Begin

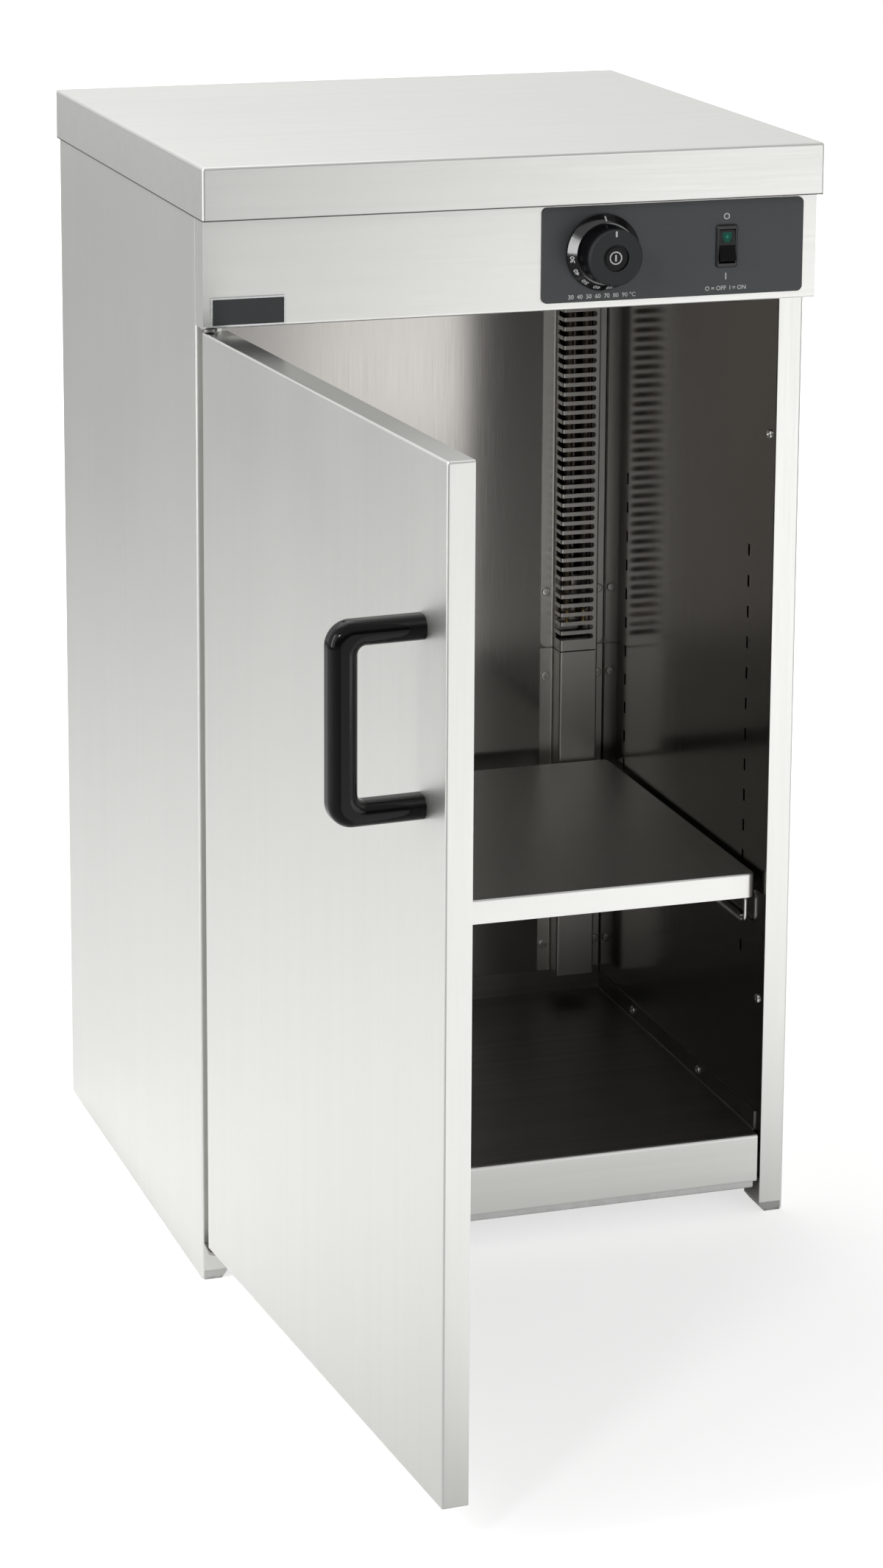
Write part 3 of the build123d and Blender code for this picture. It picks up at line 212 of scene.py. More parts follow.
inner_steel = (0.30, 0.29, 0.275)
liner_sheet = brushed("inner_stainless_upright", inner_steel, 0.15, 2, depth=0.000003)
liner_sheet.cover("liner_left", "liner_right", "liner_rear")
ceiling_sheet = brushed("inner_stainless_across", inner_steel, 0.3, 0, depth=0.000008)
ceiling_sheet.cover("ceiling")
pan_sheet = brushed("base_pan_stainless", satin, 0.40, 0)
rail_back, cavity_front = -0.199, -0.197
inside = pan_sheet.place.along(1).ramp(rail_back, cavity_front)
pan_grain = pan_sheet.bands.ramp(0.25, 0.75)
pan_sheet.give(
    {
        "Base Color": inside.mix(
            pan_grain.mix(tint(satin, 0.975), tint(satin, 1.015)),
            pan_grain.mix(tint(inner_steel, 0.9), inner_steel + (1.0,)),
        )
    }
)
pan_sheet.cover("base_pan")

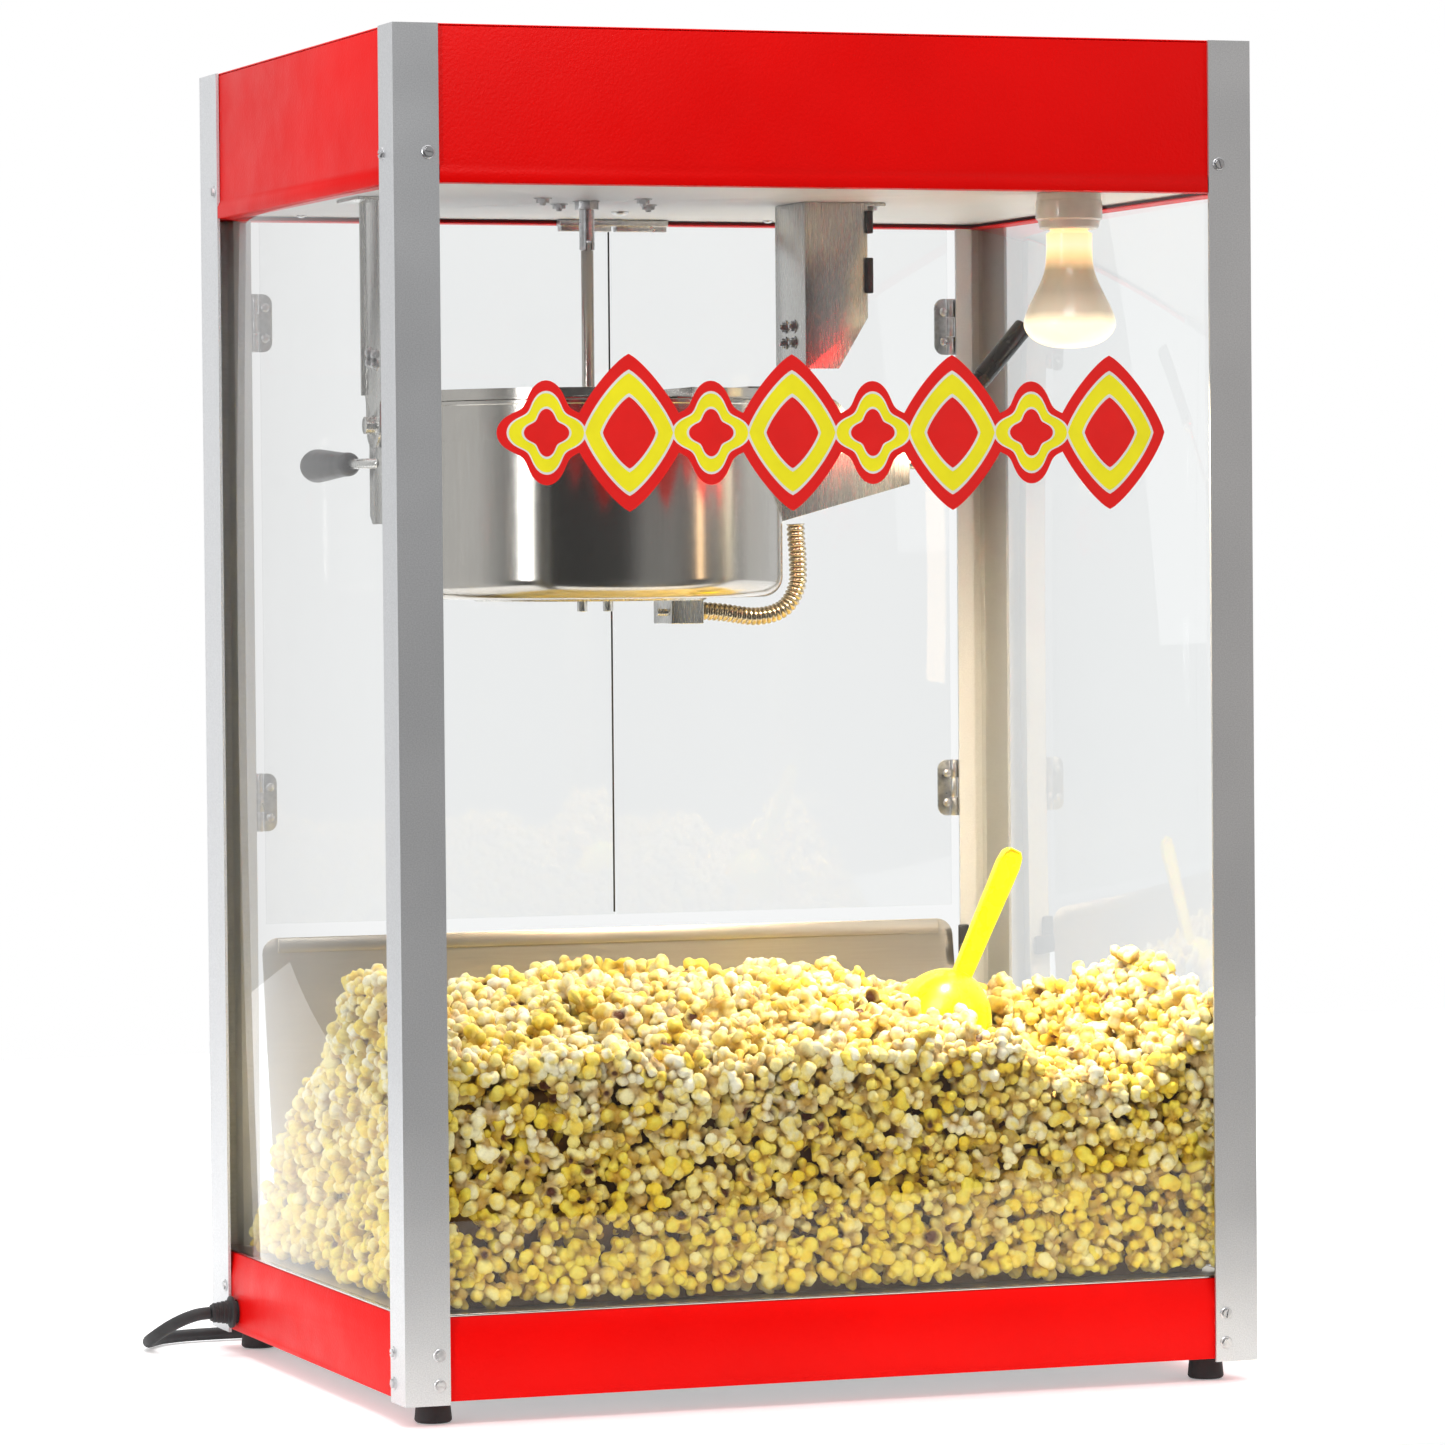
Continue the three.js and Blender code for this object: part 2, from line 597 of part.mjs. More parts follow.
// The right side bracket: a pad on the collar, the pivot pin, the front ear with its bolt, and
// the tapered lead housing below, which passes under the arm's round hub.
function rightTrunnion() {
  const z = KETTLE.pivotZ;
  const inner = KETTLE.x + COLLAR.outer + 0.4;
  const pad = slab([inner, inner + 2.4], [-21, 19], [z - 20, z + 15]);
  const pin = bar([inner + 1, 0, z], [ARM.right + ARM.wall + 9, 0, z], TRUNNION);
  const cap = bar([ARM.right + ARM.wall + 0.5, 0, z], [ARM.right + ARM.wall + 5, 0, z], 10, undefined, 6);
  const earEnd = 94;
  const radius = 20;
  const ear = prismY([
    [inner, z + 15], [inner, z - 20],
    ...arc(earEnd - radius, z, radius, 270, 360, 6), ...arc(earEnd - radius, z, radius, 0, 90, 6),
    [62, z + 20], [58, z + 15],
  ], -21, -18.6);
  const bolt = bar([83.5, -25, z], [83.5, -20, z], 5.4, undefined, 6);
  const shelf = slab([inner, 88], [-21, 6], [z - 20.4, z - 18]);
  const end = LEVER.housingEnd;
  const housing = prismY([[inner, z - 68], [inner, z - 18.4], [end, z - 18.4], [end, z - 42]], -14, 4);
  return join(pad, pin, cap, ear, bolt, shelf, housing);
}

// The left side bracket: pad, pivot pin, drop plate with notches, and the stud for the grip.
function leftTrunnion() {
  const z = KETTLE.pivotZ;
  const inner = KETTLE.x - COLLAR.outer - 0.4;
  const pad = slab([inner - 2.4, inner], [-18, 18], [z - 18, z + 15]);
  const pin = bar([ARM.left - ARM.wall - 6, 0, z], [inner - 1, 0, z], TRUNNION);
  const far = ARM.left + 2.6;
  const plate = prismX([
    [-15, z + 14], [-15, z - 34], [-11, z - 36], [-11, z - 42], [-15, z - 44], [-15, z - 62], [-9, z - 68],
    [18, z - 68], [24, z - 62], [24, z - 10], [12, z + 14],
  ], far, far + 2.4);
  const studZ = z - STUD.drop;
  const stud = hose([
    [far + 1.4, 6, studZ], [far - 3.6, 12, studZ], [far - 6.6, 24, studZ], [STUD.endX, STUD.endY, studZ],
  ], STUD.radius, 12, 12);
  return join(pad, pin, plate, stud);
}

function handleGrip() {
  const outward = THREE.MathUtils.degToRad(4);
  const profile = [[0, 0], [6.5, 0], [8.5, 4], [8.6, 16], [11.2, 54], [12, 71], [10, 77], [6, 79], [0, 79]];
  return turned(profile, 0, 0, 18)
    .rotateX(-Math.PI / 2)
    .rotateZ(outward)
    .translate(STUD.endX, STUD.endY + 1, KETTLE.pivotZ - STUD.drop);
}

// A slim lever on the lead housing, with a ferrule and a thick grip on its upper half.
function dumpLever() {
  const { housingEnd, footX, footZ, tipX, tipZ, y } = LEVER;
  const foot = new THREE.Vector3(footX, y, footZ);
  const tip = new THREE.Vector3(tipX, y, tipZ);
  const at = (share) => foot.clone().lerp(tip, share).toArray();
  return join(
    bar(at(0), at(0.55), 3.4, undefined, 12),
    bar(at(0.46), at(0.52), 8.4, undefined, 12),
    bar(at(0.5), at(1), 7.2, undefined, 12),
    bar([housingEnd + GAP, y, footZ], [footX + 2, y, footZ], 4.6, undefined, 12),
  );
}

function stirrer() {
  const bottom = KETTLE.bottom + KETTLE.wall + 1;
  const shaft = bar([0, 0, bottom], [0, 0, SHAFT.joint - 0.4], SHAFT.radius);
  const sleeve = bar([0, 0, bottom + 1], [0, 0, bottom + 26], 8);
  const tongue = slab([-1.5, 1.5], [-4, 4], [SHAFT.joint - 2, SHAFT.joint + SHAFT.tongue]);
  const sweep = prismY([[3, 0.4], [116, 0.4], [123, 5], [121, 6.5], [110, 3], [3, 3]], -7, 7);
  const blade = sweep.translate(0, 0, bottom);
  const other = blade.clone().rotateZ(Math.PI);
  return join(shaft, sleeve, tongue, blade, other).translate(KETTLE.x, 0, 0);
}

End

• Exercise aim: Write the listing out again, exactly as it reads.

• Answer to the task:
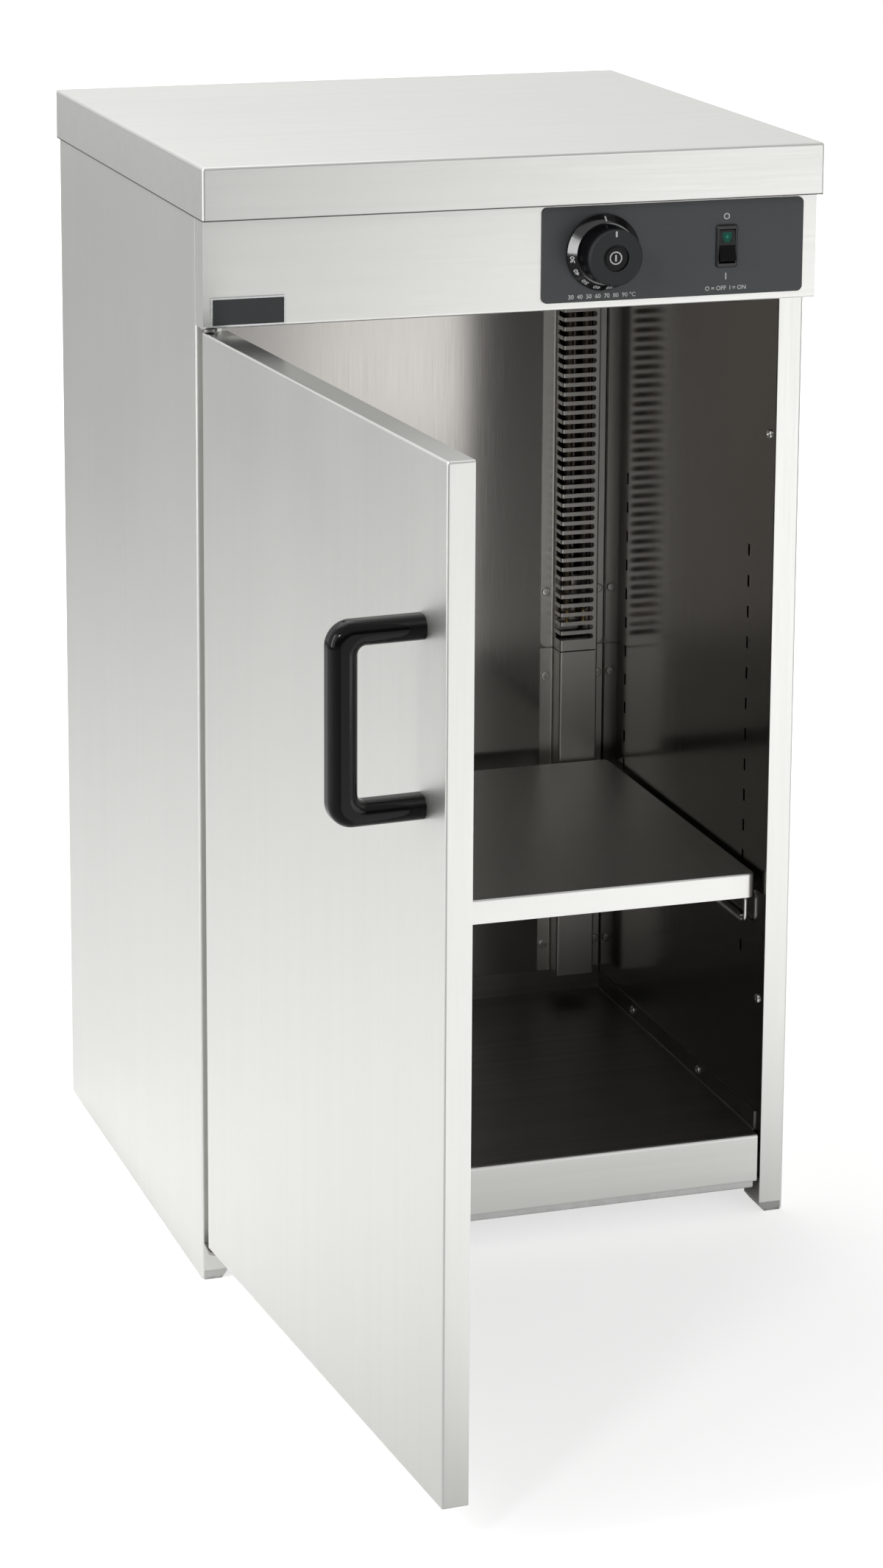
Write part 3 of the build123d and Blender code for this picture. It picks up at line 212 of scene.py. More parts follow.
inner_steel = (0.30, 0.29, 0.275)
liner_sheet = brushed("inner_stainless_upright", inner_steel, 0.15, 2, depth=0.000003)
liner_sheet.cover("liner_left", "liner_right", "liner_rear")
ceiling_sheet = brushed("inner_stainless_across", inner_steel, 0.3, 0, depth=0.000008)
ceiling_sheet.cover("ceiling")
pan_sheet = brushed("base_pan_stainless", satin, 0.40, 0)
rail_back, cavity_front = -0.199, -0.197
inside = pan_sheet.place.along(1).ramp(rail_back, cavity_front)
pan_grain = pan_sheet.bands.ramp(0.25, 0.75)
pan_sheet.give(
    {
        "Base Color": inside.mix(
            pan_grain.mix(tint(satin, 0.975), tint(satin, 1.015)),
            pan_grain.mix(tint(inner_steel, 0.9), inner_steel + (1.0,)),
        )
    }
)
pan_sheet.cover("base_pan")

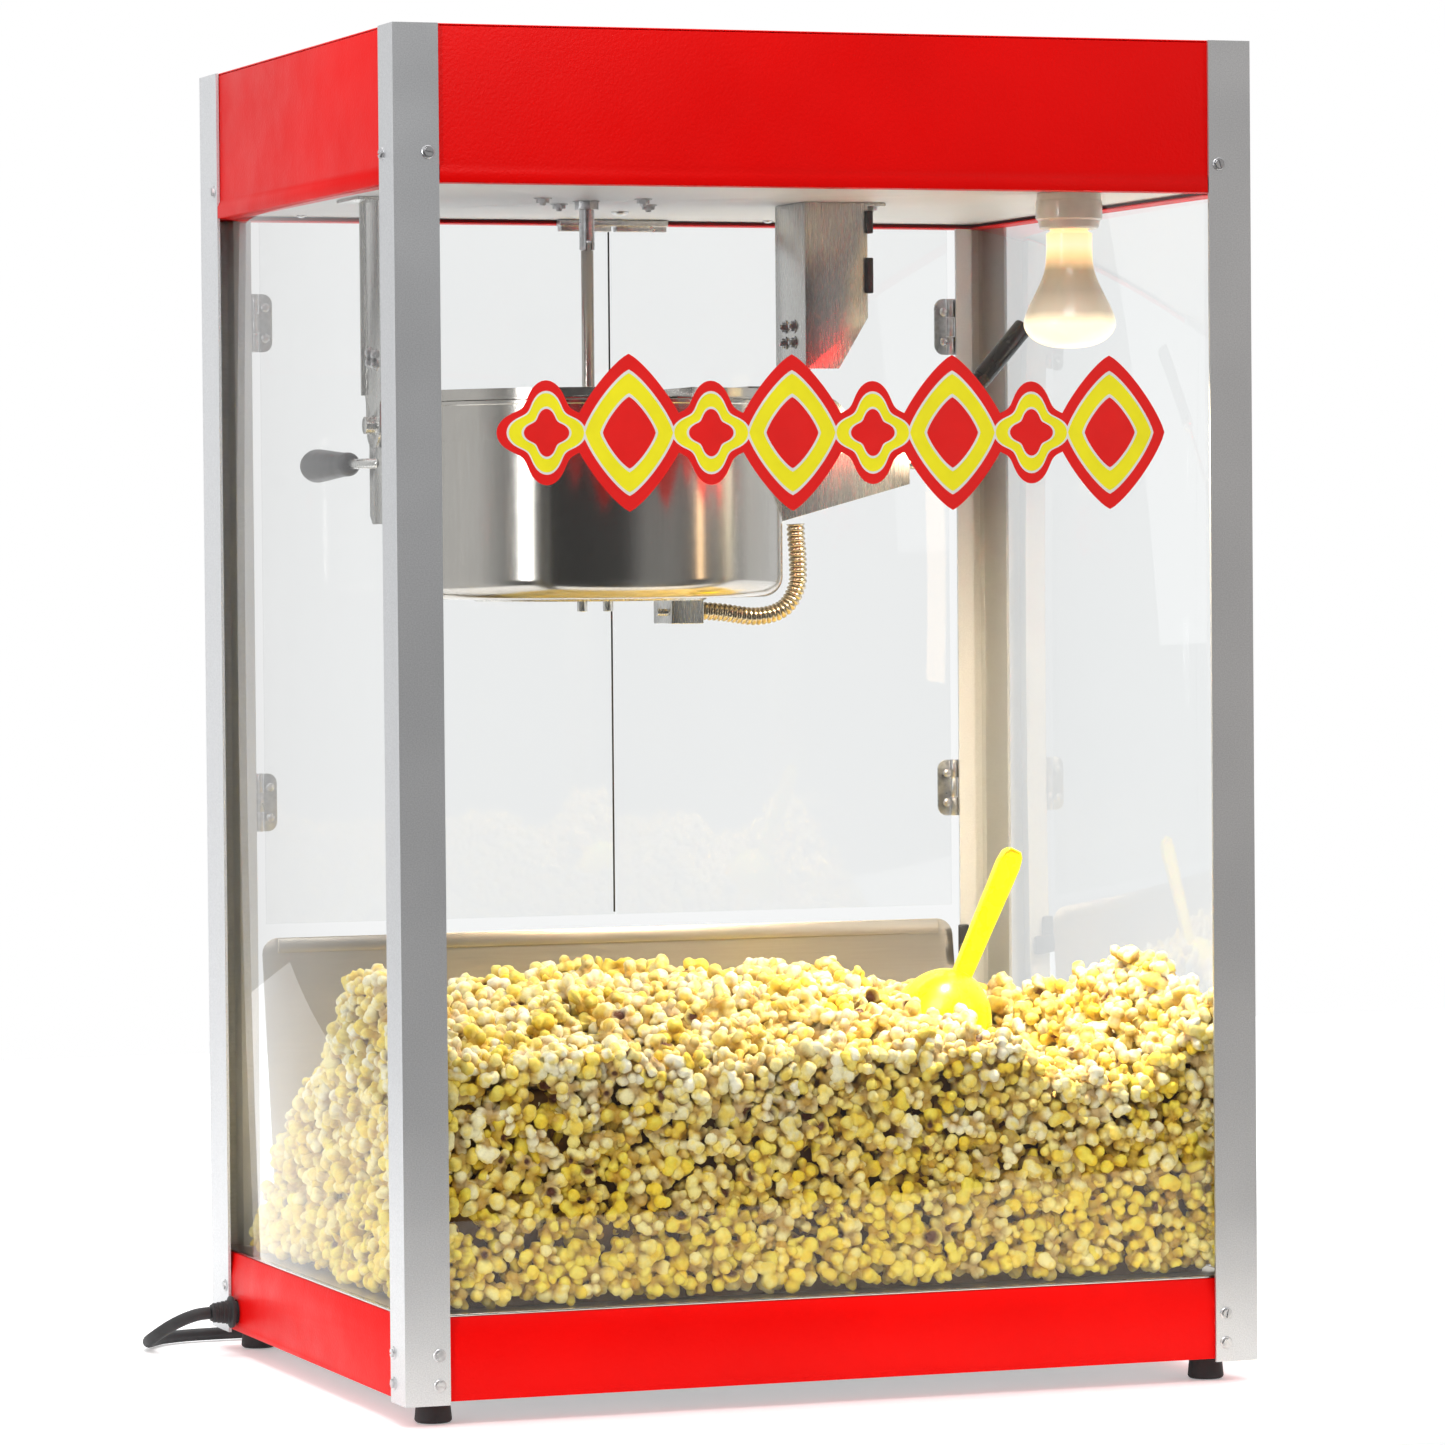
Continue the three.js and Blender code for this object: part 2, from line 597 of part.mjs. More parts follow.
// The right side bracket: a pad on the collar, the pivot pin, the front ear with its bolt, and
// the tapered lead housing below, which passes under the arm's round hub.
function rightTrunnion() {
  const z = KETTLE.pivotZ;
  const inner = KETTLE.x + COLLAR.outer + 0.4;
  const pad = slab([inner, inner + 2.4], [-21, 19], [z - 20, z + 15]);
  const pin = bar([inner + 1, 0, z], [ARM.right + ARM.wall + 9, 0, z], TRUNNION);
  const cap = bar([ARM.right + ARM.wall + 0.5, 0, z], [ARM.right + ARM.wall + 5, 0, z], 10, undefined, 6);
  const earEnd = 94;
  const radius = 20;
  const ear = prismY([
    [inner, z + 15], [inner, z - 20],
    ...arc(earEnd - radius, z, radius, 270, 360, 6), ...arc(earEnd - radius, z, radius, 0, 90, 6),
    [62, z + 20], [58, z + 15],
  ], -21, -18.6);
  const bolt = bar([83.5, -25, z], [83.5, -20, z], 5.4, undefined, 6);
  const shelf = slab([inner, 88], [-21, 6], [z - 20.4, z - 18]);
  const end = LEVER.housingEnd;
  const housing = prismY([[inner, z - 68], [inner, z - 18.4], [end, z - 18.4], [end, z - 42]], -14, 4);
  return join(pad, pin, cap, ear, bolt, shelf, housing);
}

// The left side bracket: pad, pivot pin, drop plate with notches, and the stud for the grip.
function leftTrunnion() {
  const z = KETTLE.pivotZ;
  const inner = KETTLE.x - COLLAR.outer - 0.4;
  const pad = slab([inner - 2.4, inner], [-18, 18], [z - 18, z + 15]);
  const pin = bar([ARM.left - ARM.wall - 6, 0, z], [inner - 1, 0, z], TRUNNION);
  const far = ARM.left + 2.6;
  const plate = prismX([
    [-15, z + 14], [-15, z - 34], [-11, z - 36], [-11, z - 42], [-15, z - 44], [-15, z - 62], [-9, z - 68],
    [18, z - 68], [24, z - 62], [24, z - 10], [12, z + 14],
  ], far, far + 2.4);
  const studZ = z - STUD.drop;
  const stud = hose([
    [far + 1.4, 6, studZ], [far - 3.6, 12, studZ], [far - 6.6, 24, studZ], [STUD.endX, STUD.endY, studZ],
  ], STUD.radius, 12, 12);
  return join(pad, pin, plate, stud);
}

function handleGrip() {
  const outward = THREE.MathUtils.degToRad(4);
  const profile = [[0, 0], [6.5, 0], [8.5, 4], [8.6, 16], [11.2, 54], [12, 71], [10, 77], [6, 79], [0, 79]];
  return turned(profile, 0, 0, 18)
    .rotateX(-Math.PI / 2)
    .rotateZ(outward)
    .translate(STUD.endX, STUD.endY + 1, KETTLE.pivotZ - STUD.drop);
}

// A slim lever on the lead housing, with a ferrule and a thick grip on its upper half.
function dumpLever() {
  const { housingEnd, footX, footZ, tipX, tipZ, y } = LEVER;
  const foot = new THREE.Vector3(footX, y, footZ);
  const tip = new THREE.Vector3(tipX, y, tipZ);
  const at = (share) => foot.clone().lerp(tip, share).toArray();
  return join(
    bar(at(0), at(0.55), 3.4, undefined, 12),
    bar(at(0.46), at(0.52), 8.4, undefined, 12),
    bar(at(0.5), at(1), 7.2, undefined, 12),
    bar([housingEnd + GAP, y, footZ], [footX + 2, y, footZ], 4.6, undefined, 12),
  );
}

function stirrer() {
  const bottom = KETTLE.bottom + KETTLE.wall + 1;
  const shaft = bar([0, 0, bottom], [0, 0, SHAFT.joint - 0.4], SHAFT.radius);
  const sleeve = bar([0, 0, bottom + 1], [0, 0, bottom + 26], 8);
  const tongue = slab([-1.5, 1.5], [-4, 4], [SHAFT.joint - 2, SHAFT.joint + SHAFT.tongue]);
  const sweep = prismY([[3, 0.4], [116, 0.4], [123, 5], [121, 6.5], [110, 3], [3, 3]], -7, 7);
  const blade = sweep.translate(0, 0, bottom);
  const other = blade.clone().rotateZ(Math.PI);
  return join(shaft, sleeve, tongue, blade, other).translate(KETTLE.x, 0, 0);
}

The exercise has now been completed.